**Recorded information:**
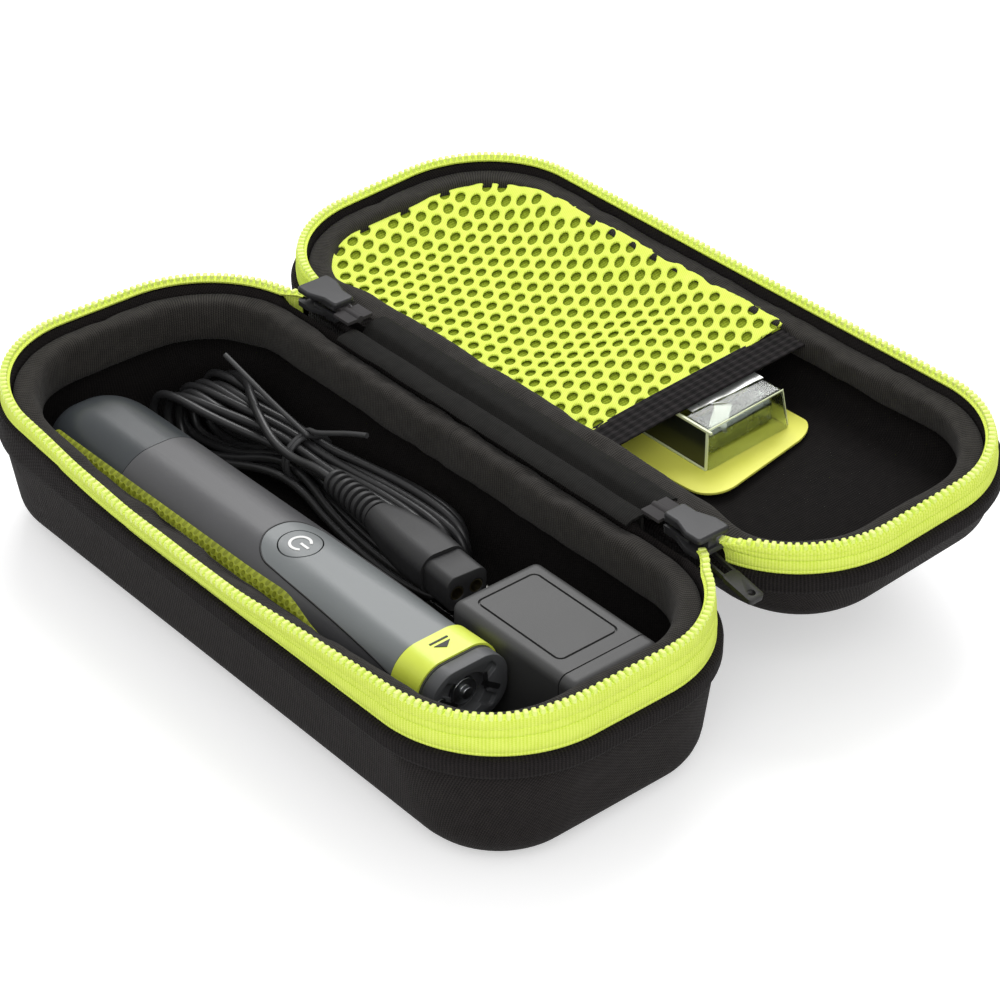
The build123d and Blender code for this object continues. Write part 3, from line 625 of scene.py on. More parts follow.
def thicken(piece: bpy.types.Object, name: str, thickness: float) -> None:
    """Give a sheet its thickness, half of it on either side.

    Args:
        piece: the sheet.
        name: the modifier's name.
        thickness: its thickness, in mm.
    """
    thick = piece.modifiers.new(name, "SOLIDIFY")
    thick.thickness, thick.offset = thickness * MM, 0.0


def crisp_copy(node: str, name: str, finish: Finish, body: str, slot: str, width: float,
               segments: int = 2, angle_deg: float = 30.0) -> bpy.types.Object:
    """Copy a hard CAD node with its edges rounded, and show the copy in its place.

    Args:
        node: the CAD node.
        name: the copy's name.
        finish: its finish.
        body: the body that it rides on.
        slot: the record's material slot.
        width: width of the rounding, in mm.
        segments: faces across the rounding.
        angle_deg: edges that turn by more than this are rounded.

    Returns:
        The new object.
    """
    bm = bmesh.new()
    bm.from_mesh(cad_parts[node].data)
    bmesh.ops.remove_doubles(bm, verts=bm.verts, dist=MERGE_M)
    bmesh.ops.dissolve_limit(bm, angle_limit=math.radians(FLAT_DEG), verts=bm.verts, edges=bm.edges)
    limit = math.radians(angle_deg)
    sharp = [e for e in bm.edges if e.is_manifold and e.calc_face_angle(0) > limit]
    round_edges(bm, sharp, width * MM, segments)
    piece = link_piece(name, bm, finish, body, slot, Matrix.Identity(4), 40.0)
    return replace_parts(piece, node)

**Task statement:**
Each line of the material should be duplicated exactly, please.

**Full solution:**
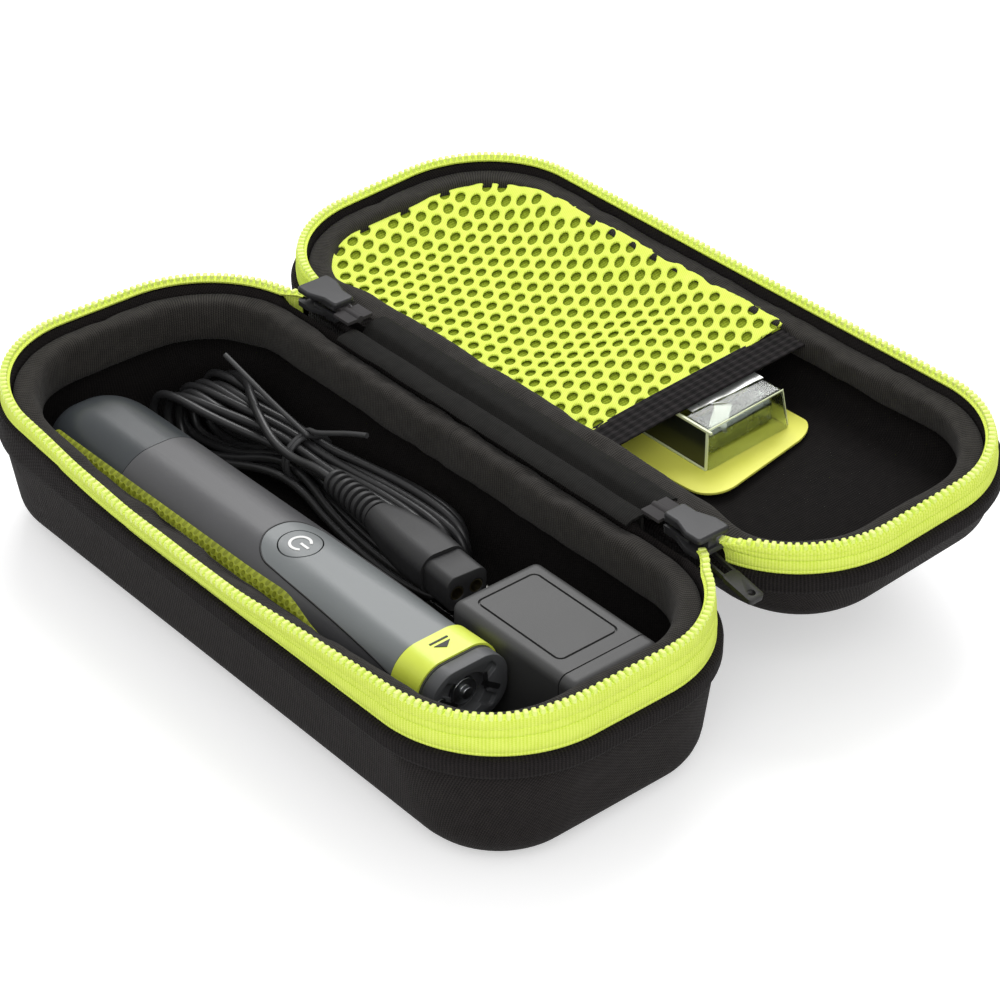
The build123d and Blender code for this object continues. Write part 3, from line 625 of scene.py on. More parts follow.
def thicken(piece: bpy.types.Object, name: str, thickness: float) -> None:
    """Give a sheet its thickness, half of it on either side.

    Args:
        piece: the sheet.
        name: the modifier's name.
        thickness: its thickness, in mm.
    """
    thick = piece.modifiers.new(name, "SOLIDIFY")
    thick.thickness, thick.offset = thickness * MM, 0.0


def crisp_copy(node: str, name: str, finish: Finish, body: str, slot: str, width: float,
               segments: int = 2, angle_deg: float = 30.0) -> bpy.types.Object:
    """Copy a hard CAD node with its edges rounded, and show the copy in its place.

    Args:
        node: the CAD node.
        name: the copy's name.
        finish: its finish.
        body: the body that it rides on.
        slot: the record's material slot.
        width: width of the rounding, in mm.
        segments: faces across the rounding.
        angle_deg: edges that turn by more than this are rounded.

    Returns:
        The new object.
    """
    bm = bmesh.new()
    bm.from_mesh(cad_parts[node].data)
    bmesh.ops.remove_doubles(bm, verts=bm.verts, dist=MERGE_M)
    bmesh.ops.dissolve_limit(bm, angle_limit=math.radians(FLAT_DEG), verts=bm.verts, edges=bm.edges)
    limit = math.radians(angle_deg)
    sharp = [e for e in bm.edges if e.is_manifold and e.calc_face_angle(0) > limit]
    round_edges(bm, sharp, width * MM, segments)
    piece = link_piece(name, bm, finish, body, slot, Matrix.Identity(4), 40.0)
    return replace_parts(piece, node)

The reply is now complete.